Ethiopian (not) Honey Bread

  • 1 tbsp fresh rosemary, chopped
  • 1 3/4 cups bread flour
  • 1 3/4 cups whole wheat flour, plus more for the second rise
  • 3/4 tbsp instant yeast
  • 1/2 tbsp table salt
  • 2 tbsp + 1 tsp canola oil, divided
  • 6 tbsp raw agave
  • 1 3/4 cups warm water

Place the rosemary in a small cast iron pan set over medium heat, and toast until fragrant.  Put the flours, yeast, and salt in the bowl of a standing mixer, and mix on low speed with the dough hook until combined.  Add the toasted rosemary, canola oil, agave, and then the water, and let the machine knead the dough for about 5 minutes.  The dough should be very sticky and not entirely floured enough to come away from the bowl.  Don’t worry.

Place the last teaspoon of canola oil in a large bowl, scrape the dough into the oiled boil with a spatula, and then, with oiled hands, roll the dough ball around in the oil until it’s oiled.  Cover the bowl with a clean dish towel, and let it rise for about 1 1/2 hours until puffy and doubled in size.

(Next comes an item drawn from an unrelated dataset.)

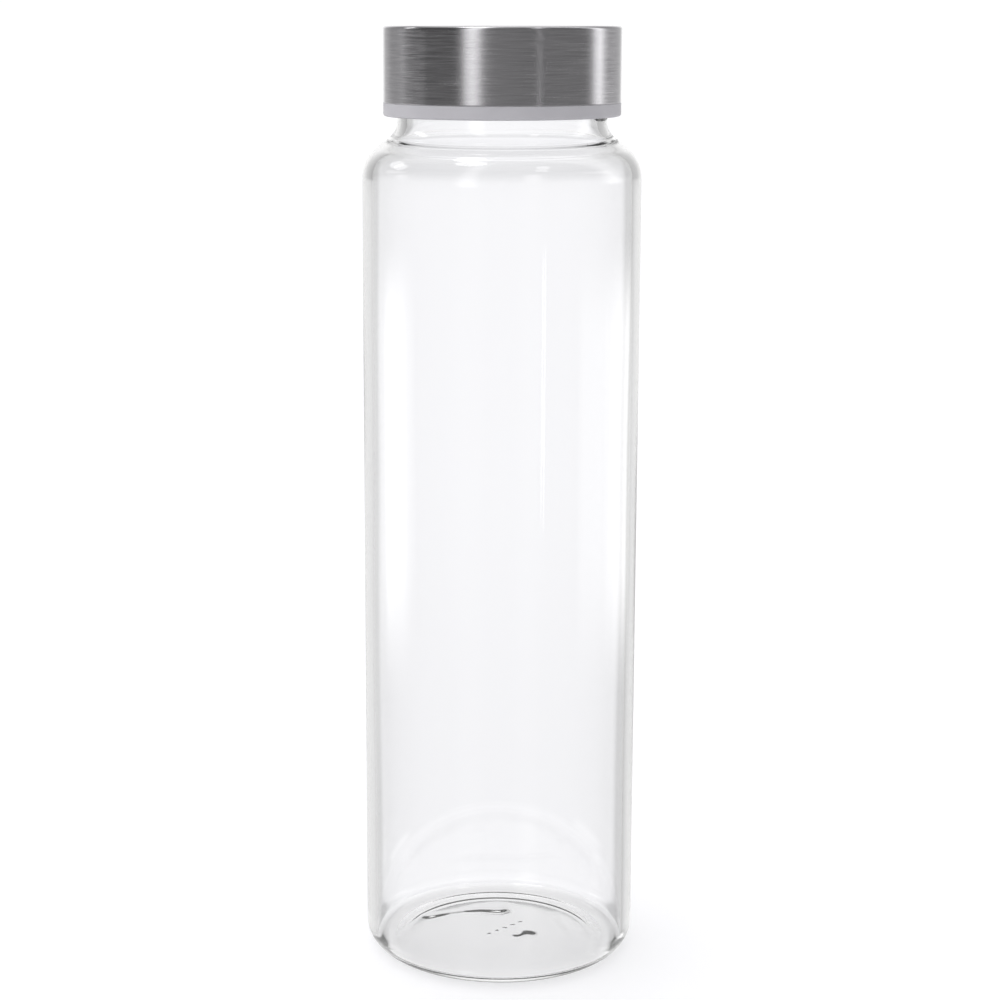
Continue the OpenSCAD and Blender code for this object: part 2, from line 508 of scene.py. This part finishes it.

Scrape the dough back into the bowl of the standing mixer, and mix with the dough hook for about 3 minutes.  Place some whole wheat flour on a board, scrape the dough onto the flour, and then generously sprinkle more flour on top of the dough.  Fold the dough over a few times, and then place on a cookie sheet sprayed with cooking spray, cover with the clean dish towel, and let rise for another 20 minutes or so.  Preheat the oven to 400 degrees.  Bake for 20 minutes, until deeply golden brown.

Let the bread cool as long as you can resist cutting into it and slathering Earth Balance on it!